Tom Hulce plays Drood, a struggling newspaper cartoonist who appears to live in a studio sized bathroom and who also seems to do most of his cartooning for his own benefit. He is separated but not fully divorced from his wife, Helen (Mary Elizabeth Mastrantonio), with whom he has a young daughter, Bean (Judith Barsi). One day, Drood returns to his apartment to find Buddy (Opper) waiting for him, having trashed the place. Drood is pulled into a car, where Buddy and another man try to extract information from him, but Drood falls out of the car and is picked up by the police. Detective Ben Smiley (Harry Dean Stanton) reveals that the likely connection between Drood and his attackers is Yolanda Caldwell (Virginia Madsen), a high-class call girl that Drood had been seeing who turned up dead a few days before.

It is hard to describe how strange the experience of watching Slam Dance is. On one hand, it is interesting to be placed in Drood's shoes, in that the viewer has no inkling of Yolanda until Detective Smiley mentions her name, yet some of this approach backfires on Wang. When Buddy shows up at Drood's apartment a second time and convinces him to go back to his regular life like nothing ever happened, there isn't much compelling reason for the audience to care what happened to Yolanda, especially when it turns out she wanted Drood to go away with him and he hesitated, possibly resulting in her death. Drood's relationship with Buddy gets stranger and stranger, with Buddy continually popping up with a different agenda each time. At some point during the movie, Buddy leaves Drood his jacket and, and Drood wears it for the rest of the movie.

A big part of the reason the movie seems so strange is that Wang seems sincerely uninterested in the thriller plot compared to the characters, one of the rare examples of a movie that actually shoots itself in the foot by focusing on people so much. So few details are ultimately given about the supposed conspiracy at hand that viewers could be forgiven for missing the resolution entirely, especially when it comes to the nearly arbitrary way Yolanda was tied into it. At one point, two characters discuss the consequences of Drood's actions while eating pizza, without the slightest sense of urgency or concern. Drood, meanwhile, drifts about, slowly transforming into a weird, angry character that doesn't fit Hulce's more natural goofiness. Mastrantonio radiates charisma, but she's underused in a subplot relating to both Drood and her own infidelity. Adam Ant also pops up as a club promoter / Drood's cartooning agent, which is a hell of a job title.

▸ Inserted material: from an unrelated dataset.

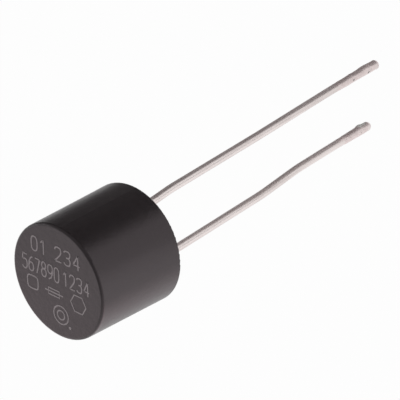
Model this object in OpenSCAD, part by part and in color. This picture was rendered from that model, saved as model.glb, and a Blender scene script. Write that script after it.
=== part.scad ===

The great irony, meanwhile, is that the one character who might actually tie the whole film together, not to mention get us on Drood's side in terms of investigating further, is the one who remains almost completely mysterious. Madsen is certainly bewitching in her limited screen time, but the character of Yolanda ends up being more completely defined by the collection of perfectly placed salacious objects that fall out of her purse at a bar than she is by any sort of personality. She has almost no chemistry with Hulce, which makes sussing out their relationship more complicated, and the glimpses we get of them together are both brief and of almost completely inconsequential moments. Without a sense of the person who motivates Drood through his adventure is, the movie seems like a bizarre jumble of events, an adventure that zigs and zags without much direction. By the time the movie arrives at a ridiculous ending that routes itself through some stunning darkness to a questionably happy ending (one which only works when Yolanda isn't that important to Drood), it just feels like par for the course in a movie that throws the viewer around at random on a wild rollercoaster of half-baked ideas. I guess at least the title is kind of accurate.

The Blu-ray
Slam Dance arrives in art that naturally decides to give Virginia Madsen the spotlight even though her character is more of a MacGuffin than an actual presence in the movie. I'm also not entirely convinced the tagline ("Hot Kiss. Cold Sweat. Last Chance. Slam Dance.") has any actual meaning. The single-disc release comes in a standard Viva Elite Blu-ray case, and there is no insert.

The Video and Audio
Slam Dance is presented in 1.85:1 1080p AVC with a DTS-HD Master Audio 2.0 soundtrack. I recieved three Kino Lorber Blu-rays at once and they all fell within the same area of the spectrum, but each one has its quirks. Slam Dance's quirk is black crush and a certain hazy appearance, although one or both could be attributable to the original photography (if I were a betting man, I'd say the latter more than the former). A scene in an interrogation room features glowing white shirts and pitch-black backgrounds, and subsequent nighttime sequences feature a similar level of shadow detail (read: none), even when the haze is not present. Detail is decent, although the presentation is a bit on the grainy side, which can often look like noise. Daytime sequences have a nice appearance, but even then, the harsh grain is still apparent, adding flecks of white to the picture. Minor print damage is also present. The soundtrack captures enough of the movie's surreal, claustrophobic atmosphere to be considered effective, from the unusual acoustics of Drood's apartment to the dull throb of the nightclub where he does the requisite slam dancing. English subtitles are also provided.

The Extras
None, other than an original theatrical trailer. A trailer for Modern Girls is also included.

Conclusion
Slam Dance is a thriller that wants to resist the trappings of its genre, which is an admirable quality, but it avoids them so thoroughly as to become a strange mutation of a film that hardly seems to care about the conflict that drives its plot. Tom Hulce makes for a bizarre protagonist, swinging from a goofball with false teeth to a brooding husk of a man, then back again, and Virginia Madsen is sorely underutilized as the person whose existence ought to motivate the plot. Still, Kino Lorber has done a decent job of bringing it to Blu-ray and it might just be weird enough to justify renting it.